* **Exercise prompt**: Search the entries for the word "bending" and pull out each line that has it.

——

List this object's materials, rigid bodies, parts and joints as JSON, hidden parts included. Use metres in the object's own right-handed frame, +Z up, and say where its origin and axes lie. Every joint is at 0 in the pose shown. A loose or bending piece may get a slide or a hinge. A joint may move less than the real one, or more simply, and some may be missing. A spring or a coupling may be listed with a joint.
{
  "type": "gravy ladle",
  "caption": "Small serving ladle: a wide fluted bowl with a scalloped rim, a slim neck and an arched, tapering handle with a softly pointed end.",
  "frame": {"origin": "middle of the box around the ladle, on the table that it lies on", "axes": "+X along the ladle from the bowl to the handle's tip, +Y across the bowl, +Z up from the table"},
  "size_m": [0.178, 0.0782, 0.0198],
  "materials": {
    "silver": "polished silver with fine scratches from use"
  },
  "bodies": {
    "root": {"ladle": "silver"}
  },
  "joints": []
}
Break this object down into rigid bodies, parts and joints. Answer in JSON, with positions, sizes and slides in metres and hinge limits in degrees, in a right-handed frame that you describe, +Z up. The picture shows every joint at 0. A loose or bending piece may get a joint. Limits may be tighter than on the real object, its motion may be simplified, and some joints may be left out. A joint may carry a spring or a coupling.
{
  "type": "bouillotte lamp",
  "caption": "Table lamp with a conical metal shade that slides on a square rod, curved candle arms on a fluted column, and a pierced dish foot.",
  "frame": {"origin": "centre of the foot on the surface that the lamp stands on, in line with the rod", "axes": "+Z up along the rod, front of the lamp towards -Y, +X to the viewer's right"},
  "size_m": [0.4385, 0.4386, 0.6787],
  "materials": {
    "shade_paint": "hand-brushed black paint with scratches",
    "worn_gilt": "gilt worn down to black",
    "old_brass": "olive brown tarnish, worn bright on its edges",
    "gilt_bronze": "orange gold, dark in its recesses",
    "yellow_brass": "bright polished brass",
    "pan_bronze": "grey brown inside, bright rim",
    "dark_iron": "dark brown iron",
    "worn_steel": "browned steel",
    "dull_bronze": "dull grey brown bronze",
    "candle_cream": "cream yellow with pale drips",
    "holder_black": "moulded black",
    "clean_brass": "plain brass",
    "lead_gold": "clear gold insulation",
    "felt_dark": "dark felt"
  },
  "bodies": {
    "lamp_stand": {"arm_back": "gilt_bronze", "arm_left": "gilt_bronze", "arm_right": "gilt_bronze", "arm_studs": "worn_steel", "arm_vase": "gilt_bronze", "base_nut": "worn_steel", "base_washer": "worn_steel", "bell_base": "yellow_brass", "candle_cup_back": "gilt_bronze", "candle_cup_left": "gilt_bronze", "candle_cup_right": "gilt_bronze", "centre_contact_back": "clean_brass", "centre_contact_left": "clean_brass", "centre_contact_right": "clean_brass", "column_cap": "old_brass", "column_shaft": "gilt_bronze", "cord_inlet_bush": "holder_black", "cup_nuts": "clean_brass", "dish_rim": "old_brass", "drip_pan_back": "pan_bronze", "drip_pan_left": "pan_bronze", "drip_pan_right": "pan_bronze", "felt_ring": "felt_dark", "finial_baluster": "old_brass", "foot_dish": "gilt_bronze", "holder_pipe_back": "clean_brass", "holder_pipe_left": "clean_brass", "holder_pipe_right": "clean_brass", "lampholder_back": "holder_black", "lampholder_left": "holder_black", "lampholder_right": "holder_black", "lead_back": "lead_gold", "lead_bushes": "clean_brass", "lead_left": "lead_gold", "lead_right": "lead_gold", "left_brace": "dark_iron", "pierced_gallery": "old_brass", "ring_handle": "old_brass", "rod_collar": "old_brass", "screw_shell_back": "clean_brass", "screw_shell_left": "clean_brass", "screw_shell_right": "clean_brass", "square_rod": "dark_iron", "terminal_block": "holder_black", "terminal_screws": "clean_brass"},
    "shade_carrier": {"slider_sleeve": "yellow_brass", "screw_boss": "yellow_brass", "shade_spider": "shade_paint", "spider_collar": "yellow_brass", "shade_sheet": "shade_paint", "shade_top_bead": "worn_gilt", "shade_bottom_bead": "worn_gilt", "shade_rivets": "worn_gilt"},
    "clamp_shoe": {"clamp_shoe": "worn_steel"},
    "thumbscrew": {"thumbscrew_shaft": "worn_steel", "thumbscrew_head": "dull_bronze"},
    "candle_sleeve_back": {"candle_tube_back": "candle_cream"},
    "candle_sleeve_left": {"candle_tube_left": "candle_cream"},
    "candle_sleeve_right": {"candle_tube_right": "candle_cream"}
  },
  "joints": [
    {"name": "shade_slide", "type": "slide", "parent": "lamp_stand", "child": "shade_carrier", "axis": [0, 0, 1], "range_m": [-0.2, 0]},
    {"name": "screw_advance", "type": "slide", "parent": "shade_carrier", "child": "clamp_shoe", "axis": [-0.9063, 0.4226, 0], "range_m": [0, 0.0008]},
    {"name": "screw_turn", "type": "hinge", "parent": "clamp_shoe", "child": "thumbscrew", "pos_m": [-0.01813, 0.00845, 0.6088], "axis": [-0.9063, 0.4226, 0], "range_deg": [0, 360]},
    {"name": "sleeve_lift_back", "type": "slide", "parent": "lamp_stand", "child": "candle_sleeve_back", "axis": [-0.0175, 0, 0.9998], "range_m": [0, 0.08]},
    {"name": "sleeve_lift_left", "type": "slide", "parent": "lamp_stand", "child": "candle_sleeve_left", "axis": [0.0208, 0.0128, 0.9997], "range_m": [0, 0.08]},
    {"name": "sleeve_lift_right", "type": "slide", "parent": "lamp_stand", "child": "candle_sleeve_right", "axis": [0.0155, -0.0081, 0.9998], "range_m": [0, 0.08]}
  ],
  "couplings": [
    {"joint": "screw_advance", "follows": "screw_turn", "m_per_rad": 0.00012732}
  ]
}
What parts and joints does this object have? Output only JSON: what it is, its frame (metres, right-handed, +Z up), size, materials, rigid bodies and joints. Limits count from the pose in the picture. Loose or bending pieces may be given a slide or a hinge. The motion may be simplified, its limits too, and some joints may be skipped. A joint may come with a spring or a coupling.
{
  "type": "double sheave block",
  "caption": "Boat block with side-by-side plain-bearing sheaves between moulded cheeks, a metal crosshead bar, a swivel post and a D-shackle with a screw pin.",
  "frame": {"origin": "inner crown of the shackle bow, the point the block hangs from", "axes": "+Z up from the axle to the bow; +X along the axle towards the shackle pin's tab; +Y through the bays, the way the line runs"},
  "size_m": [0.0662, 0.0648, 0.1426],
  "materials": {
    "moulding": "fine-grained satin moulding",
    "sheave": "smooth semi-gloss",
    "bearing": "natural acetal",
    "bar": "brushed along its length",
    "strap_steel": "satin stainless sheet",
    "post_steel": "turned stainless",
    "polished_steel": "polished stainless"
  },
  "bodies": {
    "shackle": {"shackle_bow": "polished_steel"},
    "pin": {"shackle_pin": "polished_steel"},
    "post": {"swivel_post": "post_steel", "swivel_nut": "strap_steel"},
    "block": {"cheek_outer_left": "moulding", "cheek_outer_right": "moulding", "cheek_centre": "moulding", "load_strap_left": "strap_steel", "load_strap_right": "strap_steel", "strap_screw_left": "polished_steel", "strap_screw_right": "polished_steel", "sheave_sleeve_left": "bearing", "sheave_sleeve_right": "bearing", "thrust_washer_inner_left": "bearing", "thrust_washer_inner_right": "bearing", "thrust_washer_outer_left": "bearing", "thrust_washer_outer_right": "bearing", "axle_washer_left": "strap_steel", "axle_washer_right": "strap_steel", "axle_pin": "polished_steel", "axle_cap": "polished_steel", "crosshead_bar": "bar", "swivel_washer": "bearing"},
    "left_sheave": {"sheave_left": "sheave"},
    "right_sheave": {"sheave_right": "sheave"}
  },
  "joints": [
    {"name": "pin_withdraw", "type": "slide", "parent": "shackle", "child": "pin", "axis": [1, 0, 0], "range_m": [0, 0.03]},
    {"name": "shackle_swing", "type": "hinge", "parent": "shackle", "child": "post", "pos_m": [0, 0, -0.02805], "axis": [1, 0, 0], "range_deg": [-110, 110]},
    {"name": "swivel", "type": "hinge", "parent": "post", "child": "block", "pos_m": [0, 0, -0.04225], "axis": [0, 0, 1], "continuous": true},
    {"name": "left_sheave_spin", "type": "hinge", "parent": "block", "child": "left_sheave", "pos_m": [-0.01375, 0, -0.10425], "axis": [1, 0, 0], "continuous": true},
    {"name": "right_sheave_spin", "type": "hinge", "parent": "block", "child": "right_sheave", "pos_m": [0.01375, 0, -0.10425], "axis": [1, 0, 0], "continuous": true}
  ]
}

——

* **Task result**:
List this object's materials, rigid bodies, parts and joints as JSON, hidden parts included. Use metres in the object's own right-handed frame, +Z up, and say where its origin and axes lie. Every joint is at 0 in the pose shown. A loose or bending piece may get a slide or a hinge. A joint may move less than the real one, or more simply, and some may be missing. A spring or a coupling may be listed with a joint.
Break this object down into rigid bodies, parts and joints. Answer in JSON, with positions, sizes and slides in metres and hinge limits in degrees, in a right-handed frame that you describe, +Z up. The picture shows every joint at 0. A loose or bending piece may get a joint. Limits may be tighter than on the real object, its motion may be simplified, and some joints may be left out. A joint may carry a spring or a coupling.
What parts and joints does this object have? Output only JSON: what it is, its frame (metres, right-handed, +Z up), size, materials, rigid bodies and joints. Limits count from the pose in the picture. Loose or bending pieces may be given a slide or a hinge. The motion may be simplified, its limits too, and some joints may be skipped. A joint may come with a spring or a coupling.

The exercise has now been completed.